The Bush administration, in its proposed version of the Farm Bill, calls for a Regional Water Enhancement Program that would get $175 million a year to improve water quality or water conservation issues on a watershed-based approach.

In the program, states, nongovernmental organizations, local governments and others could compete for grants from the USDA to achieve watershed goals. The aim is to get large numbers of producers within an individual watershed to agree to implement one or two conservation practices considered key to reaching the goals.

The organizations getting the money would have flexibility over what conservation tools they used to achieve the goals and could undertake such steps as increased incentives to boost participation rates. But the organizations would have to hit performance targets to be able to renew funding.

“Our emphasis is on watersheds where there is great penetration among producers who are willing to take similar actions to reach the goal,” said David Anderson, of the White House Office of Management and Budget.

But the program would focus on watersheds smaller than the Bay drainage in order to show measurable results, he said. “The size of the region should be manageable enough to be able to discern concrete improvements to either water quality or water savings,” Anderson said. “So with a very, very large watershed, that might just be impracticable.”

The CHESSEA legislation creates a similar “Regional Water Quality Enhancement Program,” although it would specifically direct funds to states that contain tributaries to large waterbodies that need to meet water quality goals, as opposed to other organizations or local governments.

The intent is to promote the widespread adoption of the most cost-effective conservation practices. The $200- million-a-year nationwide program would be awarded through competitive grants, but 25 percent of the money would be reserved for the Bay watershed.
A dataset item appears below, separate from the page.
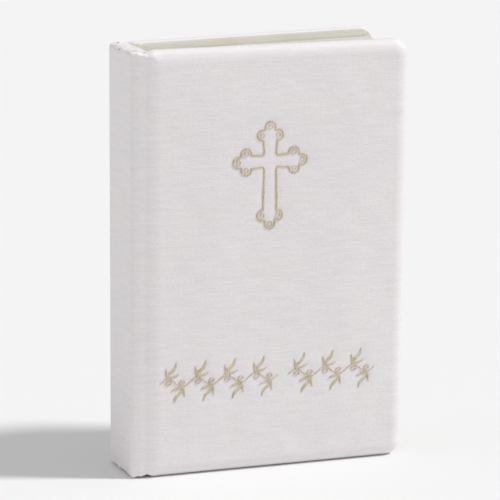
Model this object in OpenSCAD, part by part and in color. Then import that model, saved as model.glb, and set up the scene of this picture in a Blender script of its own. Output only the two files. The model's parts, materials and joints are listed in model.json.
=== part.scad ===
// Small case-bound prayer book with soft padded covers in white silk.
// It stands on its tail edges: +Z runs from tail to head, +X from spine to fore-edge,
// and the front cover faces -Y. The front cover stands a few degrees ajar.
// The origin is the middle of the footprint, on the surface the book stands on.

/* [Page block] */
// Width of a leaf, from its fold at the spine to the fore-edge
page_w = 98; // [70:1:150]
// Height of a leaf
page_h = 152; // [115:1:220]
// Thickness of one folded section
section_t = 1.25; // [0.8:0.05:3]
// Gap between neighbouring sections
section_gap = 0.1; // [0.05:0.01:0.3]
// Depth of the glued backs, from the folds to the shoulder where the leaves turn
back_depth = 3.3; // [2:0.1:6]
// Thickness of a loose endpaper leaf
flyleaf_t = 0.3; // [0.2:0.05:0.6]

/* [Covers] */
// Overhang of the covers beyond the leaves at head, tail and fore-edge
square_w = 3; // [1.5:0.5:6]
// Thickness of the cover boards
board_t = 2; // [1.2:0.1:4]
// Thickness of the wadding over the boards
padding_t = 2.4; // [1:0.1:5]
// Thickness of the silk cloth with its backing
silk_t = 0.4; // [0.3:0.05:0.8]
// Thickness of the endpaper pasted inside each cover
pastedown_t = 0.3; // [0.2:0.05:0.6]
// Width of the silk turned in over the inside of the boards
turn_in = 13; // [8:1:20]
// Radius of the fore-edge corners
corner_r = 6; // [6:0.5:20]
// How much rounder the corners beside the spine are than the soft edge
hinge_corner_extra = 0.4; // [0.2:0.1:4]
// Distance of the pastedown from the edges of a cover
pastedown_inset = 3.4; // [2:0.1:5]
// Gap between the pastedown and the flyleaf when the book is shut
cover_gap = 0.2; // [0.1:0.05:1]

/* [Spine] */
// Thickness of the spine board
spine_board_t = 1.6; // [1:0.1:3]
// Radius of the soft edges of the spine
spine_r = 2.4; // [1:0.1:2.8]
// Depth of the spine band, from its outer face to the joint groove
spine_band = 3.2; // [2.9:0.1:6]
// Width of the flexible cloth joint between spine and cover
joint_w = 3.2; // [2.4:0.1:8]
// Depth of the joint groove below the cover's face
joint_recess = 1.2; // [0.5:0.1:2]
// Half of the slit left in the joint cloth at the hinge line
joint_slit = 0.2; // [0.15:0.05:0.4]
// Hollow between the spine's turned-in silk and the lined back of the block
hollow_gap = 0.3; // [0.2:0.05:2]
// Thickness of the kraft paper lining on the back of the block
kraft_t = 0.3; // [0.2:0.05:0.6]
// Thickness of the open-weave mull cloth
mull_t = 0.3; // [0.2:0.05:0.6]
// Distance of the mull from the head and tail of the block
mull_inset = 10; // [10:1:25]
// Width of the mull flap glued to each board
mull_flap_w = 22; // [10:1:30]

/* [Sewing and bands] */
// Diameter of the sewing thread
thread_d = 0.4; // [0.3:0.05:0.6]
// Number of sewing stations along the back
station_count = 5; // [3:1:8]
// Distance of the outer stations from head and tail
station_inset = 14; // [12:1:30]
// Radius of the headband and tailband beads
band_r = 0.9; // [0.6:0.1:1.2]
// Height of the cloth skirt under each bead
band_skirt = 8; // [4:0.5:9.5]

/* [Embroidery] */
// How far the embroidery stands proud of the silk
stitch_proud = 0.5; // [0.3:0.1:1]
// Width of an embroidered line
stitch_w = 1.1; // [0.8:0.1:2]
// Distance of the middle of the cross arms from the head edge
cross_drop = 42; // [30:0.2:60]
// How far the cross sits from the cover's middle, towards the spine
cross_shift = 4.2; // [0:0.2:8]
// Reach of the cross above its arms
cross_up = 15; // [13:0.5:20]
// Reach of the cross below its arms
cross_down = 25.5; // [18:0.5:40]
// Reach of each cross arm sideways
cross_side = 14.5; // [13:0.5:25]
// Half the width of the stem between its outlines
stem_half = 2.3; // [1.5:0.1:4]
// Half the height of the arms between their outlines
arm_half = 2.1; // [1.5:0.1:4]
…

At least three other versions of Farm Bill legislation that have been introduced have components that would allow increased targeting to address regional farm and conservation issues.

“There is a critical mass sending a message to the committees to please take these concepts seriously,” said Ann Swanson, executive director of the Chesapeake Bay Commission, which represents state legislatures, and has been active in promoting a Farm Bill that would help the Bay.

Despite widespread support, one impediment to regional programs will be funding. Lawmakers widely endorse more money for conservation programs in the next Farm Bill, but making that happen will be difficult because of tight budget guidelines. Under rules in the House, increases require lawmakers to find budget “offsets” by cutting other programs.

Some observers believe that it will be difficult for committees to write bills that give extra money to particular regions because it leaves less for everyone else.

Rep. Bob Goodlatte, R-VA, the ranking minority member on the House Agriculture Committee has said he does not support the Bay legislation even though he represents the Shenandoah Valley. “The resources are not available,” he recently told the Harrisonburg News-Record.

But Rep. Wayne Gilchrest, R-MD, said many members of Congress are increasingly unhappy that so much money goes to Midwest and Southern states without recognizing priorities of other regions.

Gilchrest is a co-sponsor not only of CHESSEA, but also of the Farm, Nutrition and Community Investment Act put forward by lawmakers from the Northeast and Mid-Atlantic. The bill boosts conservation funding and also creates grant programs to promote locally produced foods, increase the competitiveness of specialty crops and help farmers transition to new products.

So many lawmakers have signed onto various regional Farm Bill measures that Gilchrest said they could band together to seek amendments when the committee bills are voted upon by the full House.

“If we can’t get a lot of this in the committee bill, we can come together with a block of votes on the House floor to add an amendment, or amendments,” Gilchrest said. Lawmakers cosponsoring those alternative bills, he said, “not only want regional components, but a mechanism in there to more equitably distribute the dollars that go into these agricultural programs.”